STATE FOR AF/S MELINDA TABLER-STONE
TREASURY FOR INTERNATIONAL AFFAIRS/AFRICA/BEN CUSHMAN
STATE FOR EB/IFD/ODF LINDA SPECHT
STATE PLEASE PASS TO MCC FOR KEVIN SABA
PARIS FOR D'ELIA

E.O. 12958: N/A
TAGS: EINV EFIN MI
SUBJECT: MALAWI CONTINUES STRONG FISCAL PERFORMANCE


1. (U) The Reserve Bank of Malawi recently published its
mid-year economic and fiscal report, showing strong
performance across the board. Higher than projected domestic
revenue and sharply lower expenditures compensated for lower
revenues from external grants. Macroeconomic performance at
the end-June data cutoff was still strong, though projections
have since been revised downward, to 2.5 percent growth for
the year, due to the drought's impact on the agricultural
base of the economy.


2. (U) The real story is continued fiscal discipline. The
GOM has effectively transformed a lax, highly permeable
fiscal system into an expenditure regime that, if not exactly
watertight, is now at least controlled. The mid-year numbers
reflect this: total expenditures are 12 percent below budget
(MK40.2 billion ($330 million) vs. MK45.6 billion ($380
million)),and domestic revenue is 10 percent above budget
(MK26 billion ($210 million) vs. MK23.6 billion ($200
million)). The sharpest reduction on the spending side was
in recurrent expenditures (off a whopping 23 percent),while
interest payments werw slightly (10 percent) higher than
projected. Certainly the prospect of a new IMF program
helped motivate this performance, but it is clear that the
concepts of serious budgeting and performance to budget--a
bad joke under the last administration--is being taken
seriously.


3. (SBU) The bad news is that the new discipline has come
about largely by force of personality. Finance Minister
Goodall Gondwe, together with a handful of lieutenants, has
been able to establish monthly budget ceilings for the line
ministries and face them down when they threaten
non-cooperation. But Gondwe has not yet put in place the
machinery for proper financial management.
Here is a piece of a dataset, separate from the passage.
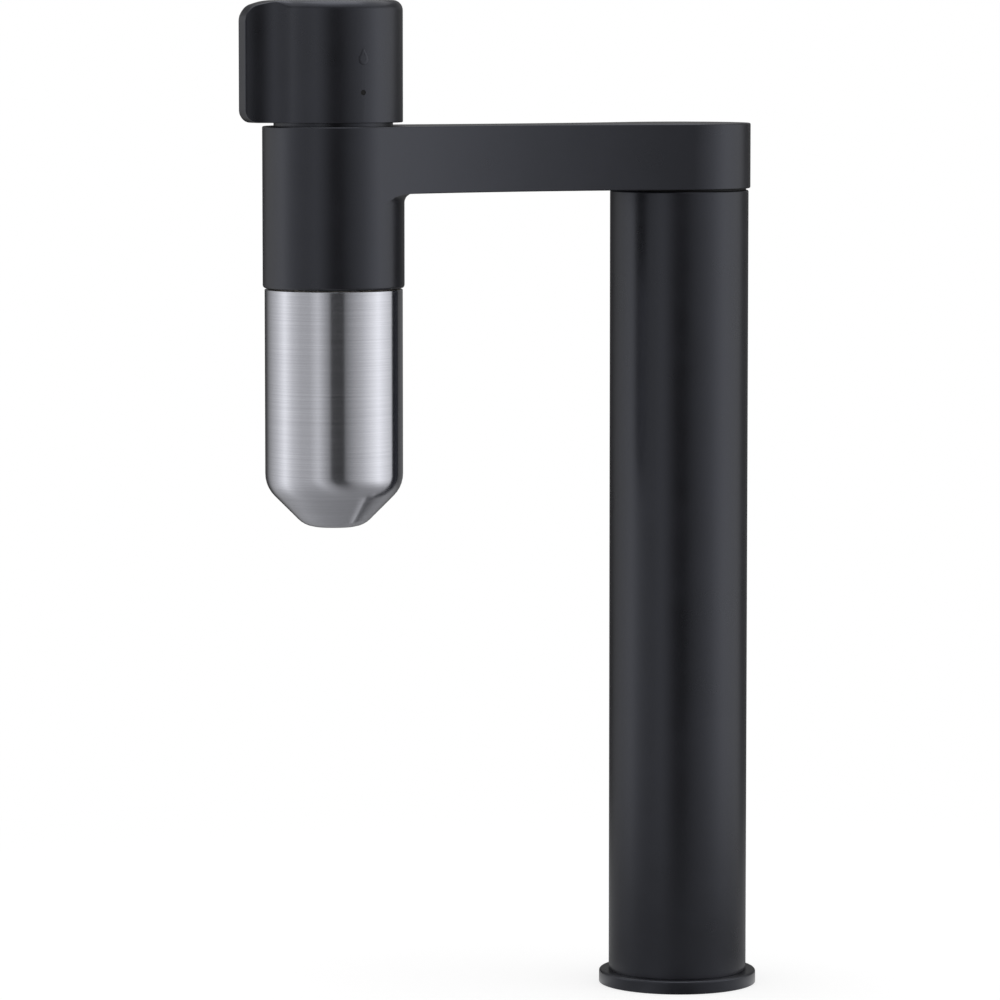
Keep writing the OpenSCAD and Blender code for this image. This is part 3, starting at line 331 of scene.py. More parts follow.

The USG's own
Millennium Challenge threshold program, which is designed to
address corruption and financial mismanagement, should go
some ways toward addressing this, but the GOM will have to
show better implementation skills of its own before it makes
real progress.


4. (SBU) COMMENT: Implementation risk is a constant in
virtually everything the GOM plans to do. Despite what the
IMF resident representative accurately describes as
"spectacular performance" to date, continued good performance
is anything but certain. Besides the usual issues of lack of
capacity or competence, the Mutharika administration now
faces an increasingly belligerent opposition, which seems
almost to want the government to fail. At the very least, it
wants to get its own pound of fiscal flesh in return for
cooperation, and this in itself is perhaps the most salient
risk to real economic reform. One way to mitigate this risk
is for Malawi's development partners (particularly the IMF
and World Bank) to remind all parties that continued support
depends on continued performance, and not vice versa. We
continue to raise this issue with the political players on
the ground, and we encourage others to do the same.